Je n'ai pas dit que les autorités françaises n'avaient pas réagi, le 31 décembre. Dès le 2 janvier, j'ai eu une conversation avec le consulat général à Wuhan et le centre de crise pour modifier les conseils aux voyageurs. En revanche, compte tenu des chiffres dont nous disposions et du message rassurant des autorités chinoises, nous n'avons pas mesuré la dangerosité de la maladie. Mais nous avons informé très régulièrement les autorités françaises, via notre conseiller santé et notre consul général à Wuhan, et nous avons même modifié les recommandations faites aux voyageurs. Nous n'avons pris conscience de la dangerosité de la maladie qu'au moment de la décision de confiner, quand les chiffres se sont mis à doubler d'un jour à l'autre. Vous partez d'un chiffre très bas puis, le 21 février, vous perdez tout contrôle.
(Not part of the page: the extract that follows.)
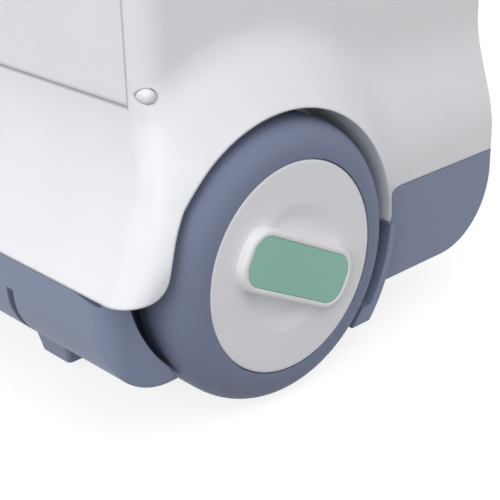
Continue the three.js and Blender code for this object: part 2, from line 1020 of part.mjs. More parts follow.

Après le premier vol d'évacuation, à Pékin, et alors que je préparais le deuxième, je me suis rendu compte, en prenant connaissance des chiffres de contamination province par province, que les taux de progression variaient entre 15 % et 18 %. C'est en procédant à des calculs que je me suis aperçu que le nombre de morts allait, soit doubler si tout va bien, soit être multiplié par cinq en une semaine. En les projetant sur cinq semaines, les chiffres devenaient alarmants, même pour un pays comme la Chine. C'est à ce moment-là, après le premier vol d'évacuation des Français de Wuhan, que j'ai fait part de la réelle dangerosité de la maladie aux autorités françaises.
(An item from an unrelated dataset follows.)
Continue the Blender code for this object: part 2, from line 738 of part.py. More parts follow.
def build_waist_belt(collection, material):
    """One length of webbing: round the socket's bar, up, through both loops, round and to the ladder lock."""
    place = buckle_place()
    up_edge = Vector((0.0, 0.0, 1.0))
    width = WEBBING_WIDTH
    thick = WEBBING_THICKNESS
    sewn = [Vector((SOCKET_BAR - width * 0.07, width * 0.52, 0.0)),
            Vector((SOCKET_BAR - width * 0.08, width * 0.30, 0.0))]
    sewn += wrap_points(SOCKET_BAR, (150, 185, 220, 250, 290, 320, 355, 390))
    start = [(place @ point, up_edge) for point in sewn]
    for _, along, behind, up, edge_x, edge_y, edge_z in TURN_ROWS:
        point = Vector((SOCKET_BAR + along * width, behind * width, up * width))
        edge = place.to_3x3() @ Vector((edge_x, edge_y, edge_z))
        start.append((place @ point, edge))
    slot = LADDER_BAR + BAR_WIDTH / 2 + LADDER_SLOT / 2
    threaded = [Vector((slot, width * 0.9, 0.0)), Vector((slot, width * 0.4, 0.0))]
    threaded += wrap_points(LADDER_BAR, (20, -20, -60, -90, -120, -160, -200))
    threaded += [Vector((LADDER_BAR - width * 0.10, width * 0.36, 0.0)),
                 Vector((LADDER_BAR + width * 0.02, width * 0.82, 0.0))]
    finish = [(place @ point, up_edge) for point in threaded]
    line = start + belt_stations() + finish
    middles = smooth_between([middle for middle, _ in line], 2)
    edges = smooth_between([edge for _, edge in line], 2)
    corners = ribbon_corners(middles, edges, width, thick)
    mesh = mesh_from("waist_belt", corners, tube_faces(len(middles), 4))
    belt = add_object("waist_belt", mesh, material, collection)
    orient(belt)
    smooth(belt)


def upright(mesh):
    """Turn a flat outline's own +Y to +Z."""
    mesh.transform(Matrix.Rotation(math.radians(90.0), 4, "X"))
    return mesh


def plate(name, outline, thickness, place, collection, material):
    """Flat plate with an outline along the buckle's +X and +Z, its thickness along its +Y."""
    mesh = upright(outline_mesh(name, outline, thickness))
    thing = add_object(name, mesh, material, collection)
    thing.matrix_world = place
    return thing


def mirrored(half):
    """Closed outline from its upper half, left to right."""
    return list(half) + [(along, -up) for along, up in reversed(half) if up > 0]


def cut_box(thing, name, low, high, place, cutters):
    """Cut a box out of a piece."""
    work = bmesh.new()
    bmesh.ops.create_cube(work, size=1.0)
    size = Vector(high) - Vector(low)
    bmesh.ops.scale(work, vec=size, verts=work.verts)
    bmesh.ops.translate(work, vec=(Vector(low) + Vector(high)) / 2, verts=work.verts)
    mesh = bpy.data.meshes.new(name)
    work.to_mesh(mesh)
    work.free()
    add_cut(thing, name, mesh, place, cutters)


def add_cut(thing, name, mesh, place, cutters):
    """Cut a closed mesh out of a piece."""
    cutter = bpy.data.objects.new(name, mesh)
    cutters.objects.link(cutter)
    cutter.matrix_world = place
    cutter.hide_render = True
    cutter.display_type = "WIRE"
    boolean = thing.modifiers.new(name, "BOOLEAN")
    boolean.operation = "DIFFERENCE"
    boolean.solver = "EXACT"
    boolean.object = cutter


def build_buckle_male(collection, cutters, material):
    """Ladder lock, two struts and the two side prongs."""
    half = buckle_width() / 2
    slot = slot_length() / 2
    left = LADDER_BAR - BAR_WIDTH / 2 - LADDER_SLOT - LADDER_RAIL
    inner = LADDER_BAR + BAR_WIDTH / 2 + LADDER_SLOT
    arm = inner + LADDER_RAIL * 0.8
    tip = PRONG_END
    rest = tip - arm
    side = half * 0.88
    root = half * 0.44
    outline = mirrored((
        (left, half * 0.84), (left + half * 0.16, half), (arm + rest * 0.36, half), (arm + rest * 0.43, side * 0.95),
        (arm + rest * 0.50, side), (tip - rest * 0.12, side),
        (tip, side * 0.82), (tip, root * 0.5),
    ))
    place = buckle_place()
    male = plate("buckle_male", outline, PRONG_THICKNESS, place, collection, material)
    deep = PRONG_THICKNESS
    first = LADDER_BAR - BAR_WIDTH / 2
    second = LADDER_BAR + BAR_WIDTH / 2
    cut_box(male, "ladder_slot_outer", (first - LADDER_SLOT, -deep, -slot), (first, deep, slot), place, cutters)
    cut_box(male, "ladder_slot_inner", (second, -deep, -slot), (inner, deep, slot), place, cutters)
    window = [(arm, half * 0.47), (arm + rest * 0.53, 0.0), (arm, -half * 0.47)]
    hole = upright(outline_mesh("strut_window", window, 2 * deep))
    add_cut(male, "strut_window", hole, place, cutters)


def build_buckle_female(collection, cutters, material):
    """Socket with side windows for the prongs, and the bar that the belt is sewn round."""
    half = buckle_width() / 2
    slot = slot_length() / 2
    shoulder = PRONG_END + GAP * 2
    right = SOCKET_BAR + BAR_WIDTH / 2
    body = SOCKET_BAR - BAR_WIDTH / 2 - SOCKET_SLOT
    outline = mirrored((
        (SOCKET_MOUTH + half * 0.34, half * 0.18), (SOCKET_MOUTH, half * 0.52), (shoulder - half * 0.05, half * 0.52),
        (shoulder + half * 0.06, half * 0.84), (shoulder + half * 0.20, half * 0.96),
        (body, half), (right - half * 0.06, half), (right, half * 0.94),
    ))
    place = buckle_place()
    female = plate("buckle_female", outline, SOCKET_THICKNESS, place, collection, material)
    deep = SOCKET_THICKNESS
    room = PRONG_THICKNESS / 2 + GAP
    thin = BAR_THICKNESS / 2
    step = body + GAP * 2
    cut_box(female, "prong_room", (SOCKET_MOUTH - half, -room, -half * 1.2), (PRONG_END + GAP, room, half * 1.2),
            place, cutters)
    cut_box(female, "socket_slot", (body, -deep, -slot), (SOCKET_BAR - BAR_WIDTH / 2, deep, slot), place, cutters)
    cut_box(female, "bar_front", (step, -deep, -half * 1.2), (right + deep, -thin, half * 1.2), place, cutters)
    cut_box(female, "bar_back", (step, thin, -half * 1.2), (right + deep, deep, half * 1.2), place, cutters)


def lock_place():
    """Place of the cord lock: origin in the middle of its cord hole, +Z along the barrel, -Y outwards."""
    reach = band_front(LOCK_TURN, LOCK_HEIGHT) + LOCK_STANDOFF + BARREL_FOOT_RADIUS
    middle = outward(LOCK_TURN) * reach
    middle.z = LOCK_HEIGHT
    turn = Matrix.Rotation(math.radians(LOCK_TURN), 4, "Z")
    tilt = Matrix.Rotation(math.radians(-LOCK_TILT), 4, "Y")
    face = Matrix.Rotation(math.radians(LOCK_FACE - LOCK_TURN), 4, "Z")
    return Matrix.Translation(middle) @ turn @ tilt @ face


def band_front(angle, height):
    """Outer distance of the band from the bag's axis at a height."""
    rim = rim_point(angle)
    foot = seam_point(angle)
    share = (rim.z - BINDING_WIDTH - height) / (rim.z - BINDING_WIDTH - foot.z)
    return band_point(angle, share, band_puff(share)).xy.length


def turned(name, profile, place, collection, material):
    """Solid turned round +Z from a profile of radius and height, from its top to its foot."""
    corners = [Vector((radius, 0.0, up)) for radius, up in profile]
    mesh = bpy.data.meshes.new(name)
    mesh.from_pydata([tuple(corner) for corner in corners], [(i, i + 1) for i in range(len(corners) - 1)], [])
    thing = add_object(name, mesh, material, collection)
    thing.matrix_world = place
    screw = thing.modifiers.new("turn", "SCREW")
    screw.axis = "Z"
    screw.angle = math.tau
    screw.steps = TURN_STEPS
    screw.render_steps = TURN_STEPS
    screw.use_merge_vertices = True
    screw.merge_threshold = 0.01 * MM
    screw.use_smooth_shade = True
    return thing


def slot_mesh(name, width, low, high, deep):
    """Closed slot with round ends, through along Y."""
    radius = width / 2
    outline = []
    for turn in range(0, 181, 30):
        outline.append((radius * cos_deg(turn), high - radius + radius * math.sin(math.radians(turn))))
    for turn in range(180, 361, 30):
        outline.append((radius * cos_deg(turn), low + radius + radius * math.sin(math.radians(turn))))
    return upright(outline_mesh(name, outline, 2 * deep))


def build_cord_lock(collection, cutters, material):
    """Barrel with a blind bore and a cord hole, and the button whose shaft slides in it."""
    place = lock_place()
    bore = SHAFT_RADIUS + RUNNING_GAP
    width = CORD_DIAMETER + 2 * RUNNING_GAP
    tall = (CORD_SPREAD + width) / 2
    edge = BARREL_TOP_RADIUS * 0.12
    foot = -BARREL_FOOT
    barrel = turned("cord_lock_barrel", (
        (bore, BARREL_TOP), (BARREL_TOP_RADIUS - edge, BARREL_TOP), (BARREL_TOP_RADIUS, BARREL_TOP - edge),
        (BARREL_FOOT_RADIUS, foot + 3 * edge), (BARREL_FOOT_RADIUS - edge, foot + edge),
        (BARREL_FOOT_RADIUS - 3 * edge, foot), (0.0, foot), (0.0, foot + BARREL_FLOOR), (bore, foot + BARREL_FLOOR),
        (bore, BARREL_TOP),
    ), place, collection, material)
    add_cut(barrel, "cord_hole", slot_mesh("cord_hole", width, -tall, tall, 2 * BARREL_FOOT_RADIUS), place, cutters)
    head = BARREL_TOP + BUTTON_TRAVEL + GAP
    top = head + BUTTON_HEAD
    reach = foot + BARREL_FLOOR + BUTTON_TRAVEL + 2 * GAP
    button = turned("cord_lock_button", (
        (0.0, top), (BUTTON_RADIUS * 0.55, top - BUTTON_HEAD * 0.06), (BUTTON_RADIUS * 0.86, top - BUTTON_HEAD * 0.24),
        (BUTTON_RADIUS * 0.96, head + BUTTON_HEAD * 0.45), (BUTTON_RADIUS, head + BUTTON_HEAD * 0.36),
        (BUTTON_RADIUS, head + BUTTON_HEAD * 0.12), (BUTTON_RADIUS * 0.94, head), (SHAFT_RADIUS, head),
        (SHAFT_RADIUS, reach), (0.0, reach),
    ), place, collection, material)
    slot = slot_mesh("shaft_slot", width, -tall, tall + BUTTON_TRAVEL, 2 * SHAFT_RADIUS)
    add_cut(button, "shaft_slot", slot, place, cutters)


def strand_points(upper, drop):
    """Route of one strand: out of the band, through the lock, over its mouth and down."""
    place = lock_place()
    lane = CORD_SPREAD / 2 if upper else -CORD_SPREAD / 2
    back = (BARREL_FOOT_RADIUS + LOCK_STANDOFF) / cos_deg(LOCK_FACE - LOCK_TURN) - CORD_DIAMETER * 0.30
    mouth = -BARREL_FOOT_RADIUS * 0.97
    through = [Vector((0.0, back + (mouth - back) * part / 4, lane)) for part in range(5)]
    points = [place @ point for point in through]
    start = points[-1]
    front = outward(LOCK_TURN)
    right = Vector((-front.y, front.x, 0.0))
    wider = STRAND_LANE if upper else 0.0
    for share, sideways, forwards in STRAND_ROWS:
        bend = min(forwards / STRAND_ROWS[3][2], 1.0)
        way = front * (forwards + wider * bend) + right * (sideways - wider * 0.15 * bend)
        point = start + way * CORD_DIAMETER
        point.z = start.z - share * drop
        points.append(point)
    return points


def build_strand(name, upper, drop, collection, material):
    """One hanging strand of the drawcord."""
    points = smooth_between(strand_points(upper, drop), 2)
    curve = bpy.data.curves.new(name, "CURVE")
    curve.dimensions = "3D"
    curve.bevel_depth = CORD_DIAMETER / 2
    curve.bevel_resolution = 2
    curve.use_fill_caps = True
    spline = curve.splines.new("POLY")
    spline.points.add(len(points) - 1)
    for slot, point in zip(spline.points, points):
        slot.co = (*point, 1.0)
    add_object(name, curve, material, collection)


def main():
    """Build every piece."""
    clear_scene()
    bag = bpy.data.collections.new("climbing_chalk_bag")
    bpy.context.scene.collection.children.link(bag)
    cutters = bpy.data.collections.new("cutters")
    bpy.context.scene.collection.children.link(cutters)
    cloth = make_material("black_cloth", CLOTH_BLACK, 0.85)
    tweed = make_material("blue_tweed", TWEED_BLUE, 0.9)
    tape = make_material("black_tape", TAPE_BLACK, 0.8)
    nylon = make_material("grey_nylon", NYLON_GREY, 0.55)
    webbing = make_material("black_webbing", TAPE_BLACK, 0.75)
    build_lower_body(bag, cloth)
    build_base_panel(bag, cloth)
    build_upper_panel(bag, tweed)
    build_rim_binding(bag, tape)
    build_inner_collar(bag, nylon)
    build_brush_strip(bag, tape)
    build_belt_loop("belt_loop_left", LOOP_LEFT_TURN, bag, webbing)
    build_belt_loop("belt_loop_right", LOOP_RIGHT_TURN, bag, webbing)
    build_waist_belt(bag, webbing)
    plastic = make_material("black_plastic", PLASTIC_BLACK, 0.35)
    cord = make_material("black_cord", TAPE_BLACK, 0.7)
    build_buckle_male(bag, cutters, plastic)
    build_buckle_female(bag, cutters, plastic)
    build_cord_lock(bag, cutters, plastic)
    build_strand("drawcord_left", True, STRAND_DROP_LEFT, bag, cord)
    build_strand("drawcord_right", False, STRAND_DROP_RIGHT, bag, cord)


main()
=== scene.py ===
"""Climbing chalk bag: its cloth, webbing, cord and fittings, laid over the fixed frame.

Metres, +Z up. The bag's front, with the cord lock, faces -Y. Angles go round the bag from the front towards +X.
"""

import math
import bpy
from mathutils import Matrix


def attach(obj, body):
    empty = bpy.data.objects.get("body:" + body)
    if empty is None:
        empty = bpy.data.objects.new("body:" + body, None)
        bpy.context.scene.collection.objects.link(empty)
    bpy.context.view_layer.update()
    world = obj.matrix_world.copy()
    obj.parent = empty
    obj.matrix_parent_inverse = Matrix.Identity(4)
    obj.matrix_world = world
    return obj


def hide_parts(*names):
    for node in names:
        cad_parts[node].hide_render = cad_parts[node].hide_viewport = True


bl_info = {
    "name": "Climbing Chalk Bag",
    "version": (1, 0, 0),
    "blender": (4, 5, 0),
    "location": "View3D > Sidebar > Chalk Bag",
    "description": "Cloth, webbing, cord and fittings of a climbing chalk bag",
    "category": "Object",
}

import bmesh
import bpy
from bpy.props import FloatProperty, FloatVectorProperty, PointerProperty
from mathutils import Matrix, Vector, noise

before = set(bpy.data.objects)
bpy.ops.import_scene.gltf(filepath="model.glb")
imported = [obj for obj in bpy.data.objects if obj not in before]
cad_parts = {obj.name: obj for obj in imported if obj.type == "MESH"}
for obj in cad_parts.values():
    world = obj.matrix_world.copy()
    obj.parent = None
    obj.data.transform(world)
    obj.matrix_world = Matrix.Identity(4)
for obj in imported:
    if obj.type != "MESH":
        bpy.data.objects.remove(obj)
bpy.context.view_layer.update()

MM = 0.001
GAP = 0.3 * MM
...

Le nombre de décès annoncé officiellement en Chine s'élève à 4 634. Je dis bien officiellement car la grande majorité des décès a eu lieu à Wuhan. Or, nous ne pouvons être certains du nombre de morts au cours du premier mois. Les chiffres peuvent être très différents.
L'épidémie a été stoppée car les Chinois ont réussi à casser la chaîne de contamination, par l'isolement et le dépistage. Le succès est davantage lié au confinement qu'au traitement. En effet, les spécialistes échangeaient beaucoup, notamment par l'intermédiaire de l'OMS. Les médecins de l'hôpital Zhongnan ont organisé de nombreuses visioconférences avec leurs confrères de Nancy, de Bordeaux et, globalement, le traitement n'a pas été fondamentalement différent d'un pays à un autre.
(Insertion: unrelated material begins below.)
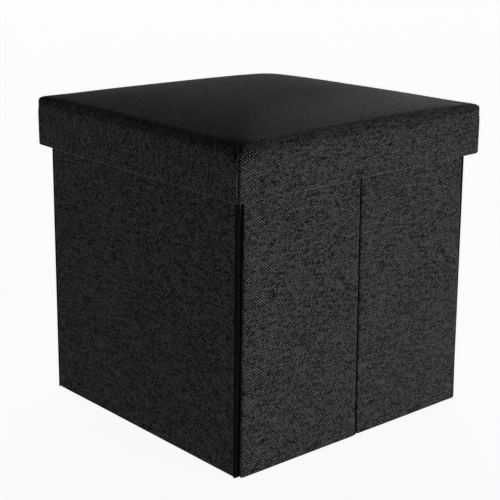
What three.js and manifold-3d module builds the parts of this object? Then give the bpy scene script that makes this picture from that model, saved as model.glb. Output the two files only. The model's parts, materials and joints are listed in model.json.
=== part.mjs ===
// Folding storage ottoman: a cube of fabric-covered fibreboard panels, joined by fabric hinges, with a
// hinged base board and a padded lift-off lid. Two opposite walls are whole. The other two are creased
// down the middle, so they fold inwards and the whole cube packs flat.
// Millimetres, +Z up. The origin is on the floor, under the middle of the cube.
import * as THREE from 'three';
import { mergeVertices } from 'three/addons/utils/BufferGeometryUtils.js';
import Module from 'manifold-3d';

const wasm = await Module();
wasm.setup();

// Driving dimensions of the cube
const LID_WIDTH = 380;
const BODY_WIDTH = 356;
const RIM_HEIGHT = 377;
const PLATEAU_HEIGHT = 384;
const SKIRT_HEIGHT = 61;
const WALL_TOP = 351;

// Layers of a wall panel, from the outside in, with a hair of air between layers
const AIR = 0.3;
const SKIN = 1.0;
const BOARD = 3.5;
const LINING = 0.6;
const TURNED_IN = 14;

// The panels hang just above the base board, on a soft folded hem
const BASE_THICKNESS = 4.6;
const TAPE_TOP = 5.3;
const PANEL_BOTTOM = 5.7;

// Grooves between the panels. The whole walls' edges stand back a little from the creased walls' faces.
const CORNER_GROOVE = 3.0;
const END_RECESS = 3.5;
const CREASE_GAP = 2.0;

// Lid
const LID_SKIN = 1.2;
const RIM_BOARD = 3.0;
const LID_BOARD = 4.0;
const SHOULDER_IN = 16;
const SHOULDER_DOWN = 13;
const SHOULDER_STEPS = 3;
const PLATEAU_INSET = 80;
const SKIRT_TURNED_IN = 12;
const RIM_CORNER_RELIEF = 5;

// Depths measured inwards from a panel's outer face
const BOARD_FRONT = SKIN + AIR;
const BOARD_BACK = BOARD_FRONT + BOARD;
const LINING_FRONT = BOARD_BACK + AIR;
const PANEL_DEPTH = LINING_FRONT + LINING;
const HALF_LID = LID_WIDTH / 2;
const HALF_BODY = BODY_WIDTH / 2;
const HALF_INSIDE = HALF_BODY - PANEL_DEPTH;

const charcoalWeave = new THREE.MeshStandardMaterial({ color: '#2b2b2d', roughness: 0.95, metalness: 0 });
const blackLining = new THREE.MeshStandardMaterial({ color: '#191919', roughness: 0.9, metalness: 0 });
const fibreboard = new THREE.MeshStandardMaterial({ color: '#8a6a48', roughness: 0.8, metalness: 0 });
const foam = new THREE.MeshStandardMaterial({ color: '#d9d3bd', roughness: 1, metalness: 0 });
const ribbon = new THREE.MeshStandardMaterial({ color: '#202022', roughness: 0.7, metalness: 0 });

// A box from its lowest corner to its highest corner.
function block([x0, y0, z0], [x1, y1, z1]) {
  const box = new THREE.BoxGeometry(x1 - x0, y1 - y0, z1 - z0);
  return box.translate((x0 + x1) / 2, (y0 + y1) / 2, (z0 + z1) / 2);
}

function piece(name, geometry, material) {
  const mesh = new THREE.Mesh(geometry, material);
  mesh.name = name;
  return mesh;
}

function toSolid(geometry) {
  const bare = geometry.clone();
  bare.deleteAttribute('normal');
  bare.deleteAttribute('uv');
  const merged = mergeVertices(bare);
  return new wasm.Manifold(new wasm.Mesh({
    numProp: 3,
    vertProperties: Float32Array.from(merged.attributes.position.array),
    triVerts: Uint32Array.from(merged.index.array),
  }));
}

function toGeometry(solid) {
  const mesh = solid.getMesh();
  const geometry = new THREE.BufferGeometry();
  geometry.setAttribute('position', new THREE.BufferAttribute(mesh.vertProperties, 3));
  geometry.setIndex(new THREE.BufferAttribute(mesh.triVerts, 1));
  geometry.computeVertexNormals();
  return geometry;
}

// The outer fabric of a panel. It wraps round the two upright edges and over the top edge,
// and is turned in down the inside for a short way.
function coverGeometry(length) {
  const outside = block([0, 0, PANEL_BOTTOM], [length, PANEL_DEPTH, WALL_TOP]);
  const pocket = block([SKIN, SKIN, 0], [length - SKIN, PANEL_DEPTH + SKIN, WALL_TOP - SKIN]);
  const turnedIn = block(
    [0, LINING_FRONT, WALL_TOP - TURNED_IN],
    [length, LINING_FRONT + SKIN, WALL_TOP],
  );
  return toGeometry(toSolid(outside).subtract(toSolid(pocket)).add(toSolid(turnedIn)));
}

// One wall panel, along +X from the group's origin, with its outer face on y = 0 and its inside towards
// +Y: a fibreboard core, the outer fabric, a non-woven lining and a folded hem along the floor.
function panel(name, length) {
  const near = SKIN + AIR;
  const far = length - near;
  const bottom = PANEL_BOTTOM + AIR;
  const core = block([near, BOARD_FRONT, bottom], [far, BOARD_BACK, WALL_TOP - near]);
  const lining = block([near, LINING_FRONT, bottom], [far, PANEL_DEPTH, WALL_TOP - TURNED_IN - AIR]);
  const hem = block([0, 0, 0], [length, PANEL_DEPTH, PANEL_BOTTOM - AIR]);
  const group = new THREE.Group();
  group.add(
    piece(`${name}_board`, core, fibreboard),
    piece(`${name}_cover`, coverGeometry(length), charcoalWeave),
    piece(`${name}_lining`, lining, blackLining),
    piece(`${name}_hem`, hem, charcoalWeave),
  );
  return group;
}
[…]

Les eaux usées sont de plus en plus contrôlées en Chine mais je ne suis pas en mesure de vous affirmer si les analyses ont aidé au dépistage. J'ai lu des articles à ce sujet, mais je ne sais plus s'ils ont été écrits en France, en Chine ou ailleurs.
Enfin, il y a bien un deuxième laboratoire, dont la présence entretient ce relent complotiste dont nous parlions. L'un des articles à charge contre le laboratoire P4 confond allègrement l'un et l'autre, tant au niveau de leur localisation que des visites qui y sont réalisées.
Nous ne disposons, par ailleurs, d'aucun élément pour supposer aujourd'hui que l'épidémie serait la conséquence d'un virus qui se serait échappé d'un laboratoire. J'ai même lu des articles scientifiques qui affirmaient le contraire.